▸ Exercise goal: Wherever the word "before" appears in a line, extract that line.

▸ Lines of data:
=====

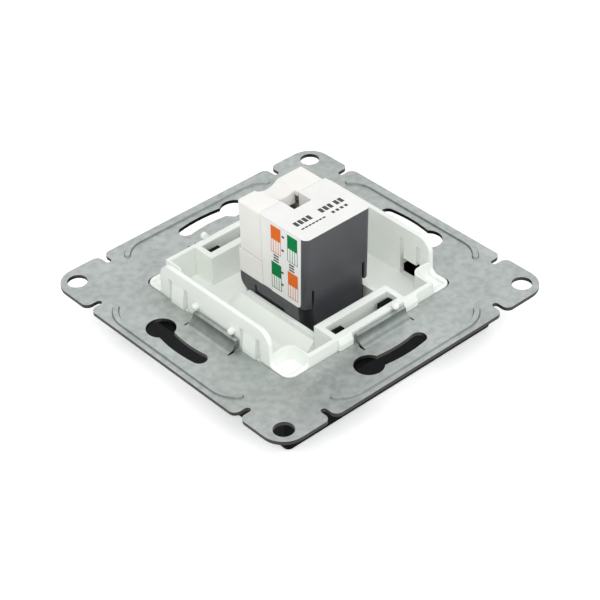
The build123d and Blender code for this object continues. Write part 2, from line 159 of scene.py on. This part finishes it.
def softbox(name, place, size, power):
    """A square area lamp aimed at the middle of the part. Places and size are in millimetres."""
    lamp = bpy.data.lights.new(name, "AREA")
    lamp.shape = "SQUARE"
    lamp.size = size * MM
    lamp.energy = power
    holder = bpy.data.objects.new(name, lamp)
    bpy.context.collection.objects.link(holder)
    holder.location = Vector(place) * MM
    holder.rotation_euler = (Vector(LAMP_TARGET) - Vector(place)).to_track_quat("-Z", "Y").to_euler()


softbox("key_softbox", KEY_PLACE, KEY_SIZE, KEY_POWER)
softbox("fill_softbox", FILL_PLACE, FILL_SIZE, FILL_POWER)
bpy.context.scene.view_settings.view_transform = "Standard"


# Yoke plate
# Stamped from 0.8 mm hot-dip galvanised sheet: a dull grey zinc coat with faint spangle and stains.
# Its cut edges are bare and dark; on the tabs they are painted paler, as painted light from above. Sloped
# faces, bends and tabs are painted darker than the flat, as painted shade.
PLATE_TOP = 10.9
TAB_FOOT = PLATE_TOP + 0.05
STAIN_MM = 12.0
SPANGLE_MM = 1.6
ROLL_LINE_MM = 0.3  # real rolling lines are finer, and wouldn't show
ALONG_Y = (1, 0.1, 1)
ROLL_LINE_DEPTH = 0.02
ROLL_LINE_STRENGTH = 0.03
ZINC_METALLIC = 0.85
ZINC_STAINS = [(0.30, "#B0B6B3"), (0.50, "#BABFBD"), (0.72, "#C2C7C5")]
ZINC_SPANGLE = [(0.32, "#E4E8E6"), (0.62, "#FFFFFF")]
ZINC_DULLNESS = [(0.3, "#A8A8A8"), (0.7, "#B8B8B8")]
SHEET_EDGE = "#3B3936"
# Painted light: the cut edges on the tabs are paler, as if lit from above, while the sheet's own edges stay
# dark.
LIT_TAB_EDGE = "#8B8E8C"
EDGE_BY_LEVEL = [(0.02, "#000000"), (0.05, "#FFFFFF")]
# Painted shade: sloped and upright faces of the sheet are darkened, more the steeper they stand.
SHADE_BY_LEVEL = [(0.25, "#A9ADAB"), (0.92, "#BDC1BF"), (0.99, "#FFFFFF")]


def grain(tree, size_mm, detail=2.0, stretch=(1, 1, 1)):
    """A noise pattern whose features are about size_mm across, as values from 0 to 1."""
    place = node(tree, "ShaderNodeTexCoord")
    scaled = node(tree, "ShaderNodeMapping", {"Scale": stretch}, {"Vector": place.outputs["Object"]})
    noise = node(tree, "ShaderNodeTexNoise", {"Scale": 1 / (size_mm * MM), "Detail": detail},
                 {"Vector": scaled.outputs[0]})
    return noise.outputs["Fac"]


def paint(node_name, material):
    """Gives a CAD node its material."""
    for slot in nodes[node_name].material_slots:
        slot.material = material


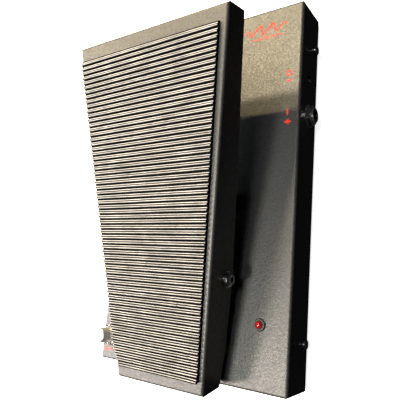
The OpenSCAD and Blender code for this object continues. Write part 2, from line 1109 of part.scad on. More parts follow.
// A knob with grip flutes round it and a pointer groove across its top
module control_knob(y) {
    flutes = 12;
    flute_r = 1;
    flute_low = 1.5;
    crown = 1.2;
    line_w = 0.8;
    line_d = 0.5;
    color(black_plastic)
    at_pot(y)
    translate([0, 0, knob_z])
    difference() {
        union() {
            cylinder(r = knob_r, h = knob_h - crown);
            translate([0, 0, knob_h - crown])
                cylinder(r1 = knob_r, r2 = knob_r - crown, h = crown);
        }
        for (k = [0 : flutes - 1])
            rotate(360 * (k + 0.5) / flutes)
                translate([knob_r + flute_r * 0.45, 0, flute_low])
                    cylinder(r = flute_r, h = knob_h);
        translate([0, 0, -1]) cylinder(r = shaft_r, h = shaft_top - knob_z + 1);
        translate([-line_w / 2, 0, knob_h - line_d]) cube([line_w, knob_r + 1, 1]);
    }
}

module level_knob() {
    control_knob(level_y);
}

module contour_knob() {
    control_knob(contour_y);
}

// ---------- status light ----------

module at_led() {
    on_base()
        translate([led_x, led_y, 0])
            children();
}

module status_led() {
    inside_l = 8;
    color("#c01a1a")
    at_led()
    union() {
        translate([0, 0, under_top - inside_l]) cylinder(r = led_r, h = inside_l + sheet_t + led_rim_h);
        translate([0, 0, base_top + led_rim_h]) sphere(led_r);
    }
}

module led_bezel() {
    inside_l = 3;
    bevel = 0.6;
    color(black_plastic)
    at_led()
    difference() {
        union() {
            translate([0, 0, under_top - inside_l]) cylinder(r = led_hole_r - slack, h = inside_l + sheet_t);
            translate([0, 0, base_top]) cylinder(r1 = led_rim_r, r2 = led_rim_r - bevel, h = led_rim_h);
        }
        translate([0, 0, under_top - inside_l - 1]) cylinder(r = led_r + slack, h = far);
    }
}

// ---------- battery and wiring ----------

module battery() {
    color("#2c4a7a")
    on_base()
    translate([battery_pos[0], battery_pos[1], floor_top + clip_t])
    cube(battery_size);
}

module battery_clip() {
    mid_x = battery_pos[0] + battery_size[0] / 2;
    color(zinc)
    on_base()
    translate([mid_x - clip_w / 2, battery_pos[1] - clip_t, floor_top])
    difference() {
        cube([clip_w, battery_size[1] + 2 * clip_t, clip_h]);
        translate([-1, clip_t, clip_t]) cube([clip_w + 2, battery_size[1], clip_h]);
    }
}

module battery_snap() {
    snap = [4.5, battery_size[1] - 2, 13];
    snap_z = 2;
    color(black_plastic)
    on_base()
    translate([battery_pos[0] + battery_size[0], battery_pos[1] + 1, floor_top + clip_t + snap_z])
    cube(snap);
}

// A tube of straight runs: a ring of points on each corner, square to the mean of its two runs
module tube(route, r, sides) {
    last = len(route) - 1;
    across = [0.3, -0.5, 0.81];
    rings = [
        for (i = [0 : last])
            let (
                t = route[min(i + 1, last)] - route[max(i - 1, 0)],
                u = cross(t, across),
                v = cross(t, u),
                x = u / norm(u),
                y = v / norm(v)
            )
                for (k = [0 : sides - 1])
                    route[i] + r * (x * cos(360 * k / sides) + y * sin(360 * k / sides))
    ];
    polyhedron(rings, tube_faces(last, sides));
}

module hookup_wires() {
    color("#8c2f2f")
    on_base()
    for (route = wire_routes)
        tube(route, wire_r, wire_sides);
}

chassis_shell();
bottom_plate();
rubber_feet();
foot_screws();
chassis_screws();
pivot_brackets();
bracket_screws();
bracket_nuts();
pivot_bushes();
heel_bumpers();
toe_bumper();
spring_seat();
return_spring();
circuit_board();
board_standoffs();
board_screws();
board_chips();
board_capacitors();
sensor_holders();
sensor_lamp();
photocell();
input_jack();
output_jack();
jack_washers();
jack_nuts();
power_jack();
power_jack_pin();
footswitch_body();
footswitch_washer();
footswitch_nut();
footswitch_button();
level_pot();
contour_pot();
pot_washers();
pot_nuts();
level_shaft();
contour_shaft();
level_knob();
contour_knob();
status_led();
led_bezel();
battery();
battery_clip();
battery_snap();
hookup_wires();
treadle_shell();
treadle_mat();
pivot_bolts();
pivot_washers();
pivot_nuts();
shutter_vane();
vane_rivets();
spring_cap();
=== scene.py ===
"""Looks, light and camera for the rocker pedal. Metres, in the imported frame: +Y to the toe, +Z up."""
import json
import math
import random

import bmesh
import bpy
from mathutils import Matrix, Vector, noise

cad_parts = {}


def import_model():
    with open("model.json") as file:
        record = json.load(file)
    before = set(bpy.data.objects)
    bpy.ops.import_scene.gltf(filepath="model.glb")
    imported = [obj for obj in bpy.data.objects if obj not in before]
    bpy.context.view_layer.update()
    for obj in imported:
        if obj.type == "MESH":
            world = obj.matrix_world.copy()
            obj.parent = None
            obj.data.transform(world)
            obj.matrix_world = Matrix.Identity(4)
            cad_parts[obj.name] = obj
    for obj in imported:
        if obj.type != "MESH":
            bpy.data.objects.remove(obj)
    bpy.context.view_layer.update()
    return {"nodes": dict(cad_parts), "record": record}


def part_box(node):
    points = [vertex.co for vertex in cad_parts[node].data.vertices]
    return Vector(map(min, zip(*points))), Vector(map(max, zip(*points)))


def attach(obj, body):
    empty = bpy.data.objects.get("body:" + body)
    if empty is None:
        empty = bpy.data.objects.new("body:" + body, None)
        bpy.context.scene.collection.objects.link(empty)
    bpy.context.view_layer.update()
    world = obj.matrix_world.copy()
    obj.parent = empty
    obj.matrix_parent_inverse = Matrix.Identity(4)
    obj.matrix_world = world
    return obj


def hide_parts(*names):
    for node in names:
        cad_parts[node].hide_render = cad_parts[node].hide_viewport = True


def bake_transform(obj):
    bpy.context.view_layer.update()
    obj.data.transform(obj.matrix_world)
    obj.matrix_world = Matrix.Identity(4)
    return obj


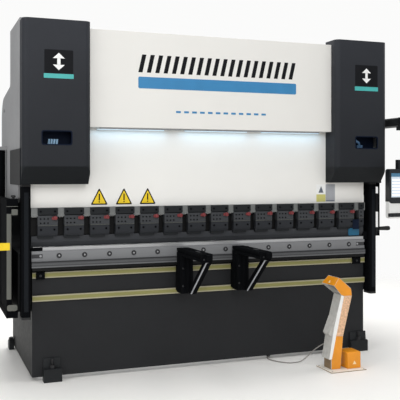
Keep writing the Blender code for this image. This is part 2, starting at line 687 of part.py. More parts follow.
# ---- pedal console ------------------------------------------------------------
def pedal_column():
    """Leaning column with its bent head, drawn in X and Z; the head widens to the back."""
    outline = round_corners([
        (0.826, 0.0083), (0.912, 0.0083), (0.935, 0.269, 0.250), (1.018, 0.592, 0.050),
        (1.010, 0.650, 0.030), (0.898, 0.743), (0.855, 0.675), (0.918, 0.601),
        (0.851, 0.346, 0.300), (0.806, 0.090), (0.826, 0.086)])
    column = plate(outline, (PEDAL_FRONT, PEDAL_REAR), "XZ")
    end, root = [(0.855, 0.675), (0.898, 0.743)], [(0.918, 0.601), (0.978, 0.6767)]
    flare = hull([(x, y, z) for (x, z), rear in zip(end, HEAD_REAR) for y in (PEDAL_FRONT + 0.030, rear)]
                 + [(x, y, z) for x, z in root for y in (PEDAL_FRONT + 0.030, PEDAL_REAR - 0.0005)])
    bracket = plate([(0.890, 0.420), (0.870, 0.420), (0.818, 0.292), (0.836, 0.268), (0.866, 0.268)],
                    (PEDAL_FRONT + 0.020, PEDAL_REAR + 0.004), "XZ")
    gland = rod((CORD_EXIT[0], CORD_EXIT[1] - 0.0116, CORD_EXIT[2]), 0.012, 0.022, "Y", 16)
    return finish(fuse(column, flare, bracket, gland), "pedal_column", "light_grey")


def pedal_base_plate():
    return finish(box(*PEDAL_PLATE), "pedal_base_plate", "screen_white")


def pedal_hood():
    """Hood over the foot pedal, closed towards -Y and open towards +Y."""
    low, high = 0.0083, 0.143
    outline = round_corners([(HOOD_X[0], low), (HOOD_X[1], low), (HOOD_X[1], high, 0.012),
                             (HOOD_X[0], high, 0.012)])
    hood = plate(outline, HOOD_Y, "XZ")
    cavity = box((HOOD_X[0] + 0.007, HOOD_X[1] - 0.007), (HOOD_Y[0] + 0.007, 0.0), (-0.010, 0.134))
    return finish(cut(hood, cavity), "pedal_hood", "orange")


def foot_pedal():
    y = HOOD_Y[0] + 0.030
    middle = sum(HOOD_X) / 2
    tread = box((middle - 0.046, middle + 0.046), (y, -0.320), (0.044, 0.056))
    pivot = rod((middle, y, 0.044), 0.010, 0.092, "X", 16)
    return finish(fuse(tread, pivot), "foot_pedal", "black", (middle, y, 0.044))


def smooth_route(points, spacing):
    """Evenly spaced points on a smooth curve through the route's own points."""
    knots = [Vector(p) for p in points]
    ends = [knots[0] * 2 - knots[1], *knots, knots[-1] * 2 - knots[-2]]
    fine = []
    for i in range(1, len(ends) - 2):
        a, b, c, d = ends[i - 1:i + 3]
        for k in range(24):
            t = k / 24
            fine.append(0.5 * (2 * b + (c - a) * t + (2 * a - 5 * b + 4 * c - d) * t * t
                               + (3 * b - a - 3 * c + d) * t ** 3))
    fine.append(knots[-1])
    total = sum((fine[i + 1] - fine[i]).length for i in range(len(fine) - 1))
    step = total / round(total / spacing)
    route, covered = [fine[0]], 0.0
    for i in range(len(fine) - 1):
        covered += (fine[i + 1] - fine[i]).length
        if covered >= step * len(route) - 1e-9:
            route.append(fine[i + 1])
    route[-1] = fine[-1]
    return route


CORD_ROUTE = [CORD_EXIT, (0.867, -0.318, 0.1845), (0.852, -0.295, 0.176), (0.813, -0.262, 0.140),
              (0.780, -0.232, 0.101), (0.748, -0.198, 0.053), (0.716, -0.168, 0.017),
              (0.668, -0.148, 0.0050), (0.609, -0.140, 0.0050), (0.560, -0.090, 0.0050),
              (0.524, -0.018, 0.0050), (0.512, 0.042, 0.0050), (0.524, 0.084, 0.0085),
              (0.549, 0.102, 0.0120), (0.560, 0.115, 0.0130), (0.561, 0.1285, 0.0130)]


def pedal_cord():
    line = bpy.data.curves.new("cord", "CURVE")
    line.dimensions = "3D"
    line.bevel_depth = CORD_DIAMETER / 2
    line.bevel_resolution = 2
    line.use_fill_caps = True
    route = smooth_route(CORD_ROUTE, CORD_DIAMETER * 2.2)
    spline = line.splines.new("POLY")
    spline.points.add(len(route) - 1)
    for point, place in zip(spline.points, route):
        point.co = (*place, 1.0)
    cord = bpy.data.objects.new("pedal_cord", line)
    PARTS.objects.link(cord)
    cord.data.materials.append(paint("cord_grey"))
    cord.parent = ORIGIN


# ---- assembly -----------------------------------------------------------------
def build_machine():
    side_frame("left_side_frame", -1, *hinge_lugs(-1, GUARD_HINGE, 1.660, LEFT_POST_Z, 0.030))
    side_frame("right_side_frame", 1, swing_arm_bracket(),
               *hinge_lugs(1, RIGHT_GUARD_HINGE, 1.630, RIGHT_POST_Z, 0.030))
    front_bed()
    rear_tie_beam()
    feet()
    cylinder_cover("left_cylinder_cover", -1, (-1.423, -1.202))
    cylinder_cover("right_cylinder_cover", 1, (1.244, 1.465))
    front_panel()
    work_light()
    for name, side in (("left", -1), ("right", 1)):
        cylinder(name + "_cylinder", side)
        piston_rod(name + "_piston_rod", side)
        light_curtain(name + "_light_curtain", side)
    hydraulic_tank()
    pump_motor()
    ram()
    clamp_row()
    for index in range(1, CLAMP_COUNT):
        clamp_lever(index)
    upper_tool()
    lower_die()
    die_holder()
    for name in RAIL_TOPS:
        support_rail(name)
    for name in ARM_LEFT_EDGE:
        support_arm(name)
    left_side_guard()
    right_side_guard()
    control_arm()
    control_panel()
    control_estop()
    electrical_cabinet()
    gauge_guide_frame()
    gauge_carriage()
    gauge_beam()
    gauge_finger("gauge_finger_left", -0.600)
    gauge_finger("gauge_finger_right", 0.600)
    pedal_base_plate()
    pedal_column()
    pedal_hood()
    foot_pedal()
    pedal_cord()


clear_scene()
PARTS = new_collection("press_brake")
ORIGIN = bpy.data.objects.new("machine_origin", None)
PARTS.objects.link(ORIGIN)
ORIGIN.location = (-CENTRE_X, -CENTRE_Y, 0.0)
build_machine()
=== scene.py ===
"""Looks of a CNC press brake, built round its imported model.

Metres, +Z up. Pieces are drawn in the machine's own coordinates: X = 0 midway between
the side frames, Y = 0 at the die holder's front face. ORIGIN is that point in the frame.
"""
import math

import bmesh
import bpy
from mathutils import Matrix, Vector


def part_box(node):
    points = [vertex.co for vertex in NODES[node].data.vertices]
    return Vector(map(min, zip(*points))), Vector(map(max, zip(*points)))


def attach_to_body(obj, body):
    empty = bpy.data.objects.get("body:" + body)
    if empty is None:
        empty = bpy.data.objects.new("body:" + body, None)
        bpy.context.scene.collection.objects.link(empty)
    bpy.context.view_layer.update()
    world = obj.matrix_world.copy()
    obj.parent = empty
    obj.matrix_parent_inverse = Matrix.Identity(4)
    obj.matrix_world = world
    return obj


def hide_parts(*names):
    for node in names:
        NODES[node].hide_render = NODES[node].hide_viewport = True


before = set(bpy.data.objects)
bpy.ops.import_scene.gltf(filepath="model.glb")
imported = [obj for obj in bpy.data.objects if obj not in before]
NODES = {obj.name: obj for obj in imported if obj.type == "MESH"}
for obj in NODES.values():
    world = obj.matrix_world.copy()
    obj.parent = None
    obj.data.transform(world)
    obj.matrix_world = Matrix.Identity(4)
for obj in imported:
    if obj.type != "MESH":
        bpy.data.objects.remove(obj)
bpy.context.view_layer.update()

HOLDER_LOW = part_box("die_holder")[0]
ORIGIN = Vector((HOLDER_LOW.x + 1.475, HOLDER_LOW.y + 0.014, 0.0))
THIN = 0.0008                    # thickness of a film or label
SIDES = (("left", -1), ("right", 1))


def span(node):
    """Lowest and highest corner of a CAD node, in machine coordinates."""
    low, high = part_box(node)
    return low - ORIGIN, high - ORIGIN


# ---- camera, light and floor --------------------------------------------------
def make_camera():
    lens = bpy.data.cameras.new("camera")
    lens.lens = 67.395
    lens.shift_y = -0.0714
    camera = bpy.data.objects.new("camera", lens)
    bpy.context.scene.collection.objects.link(camera)
    camera.location = (-2.3893, -6.0431, 1.5977)
    camera.rotation_euler = (math.radians(90.0), 0.0, math.radians(-20.657))
    bpy.context.scene.camera = camera


def area_light(name, place, target, size, power, tint=(1.0, 1.0, 1.0), depth=None):
    lamp = bpy.data.lights.new(name, "AREA")
    lamp.shape = "RECTANGLE"
    lamp.size = size
    lamp.size_y = depth or size
    lamp.energy = power
    lamp.color = tint
    light = bpy.data.objects.new(name, lamp)
    bpy.context.scene.collection.objects.link(light)
    light.location = place
    light.rotation_euler = (Vector(target) - Vector(place)).to_track_quat("-Z", "Y").to_euler()


def make_world():
    """White studio: the backdrop is seen brighter than the light that it gives."""
    world = bpy.data.worlds.new("studio")
    bpy.context.scene.world = world
    world.use_nodes = True
    nodes, links = world.node_tree.nodes, world.node_tree.links
    seen = nodes.new("ShaderNodeBackground")
    seen.inputs["Color"].default_value = (1.0, 1.0, 0.995, 1.0)
    seen.inputs["Strength"].default_value = 0.965
    glow = nodes["Background"]
    glow.inputs["Color"].default_value = (0.97, 0.985, 1.0, 1.0)
    glow.inputs["Strength"].default_value = 0.50
    rays = nodes.new("ShaderNodeLightPath")
    mix = nodes.new("ShaderNodeMixShader")
    links.new(rays.outputs["Is Camera Ray"], mix.inputs[0])
    links.new(glow.outputs[0], mix.inputs[1])
    links.new(seen.outputs[0], mix.inputs[2])
    links.new(mix.outputs[0], nodes["World Output"].inputs["Surface"])
    bpy.context.scene.view_settings.view_transform = "Standard"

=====

▸ The result:
    before = set(bpy.data.objects)
    imported = [obj for obj in bpy.data.objects if obj not in before]
before = set(bpy.data.objects)
imported = [obj for obj in bpy.data.objects if obj not in before]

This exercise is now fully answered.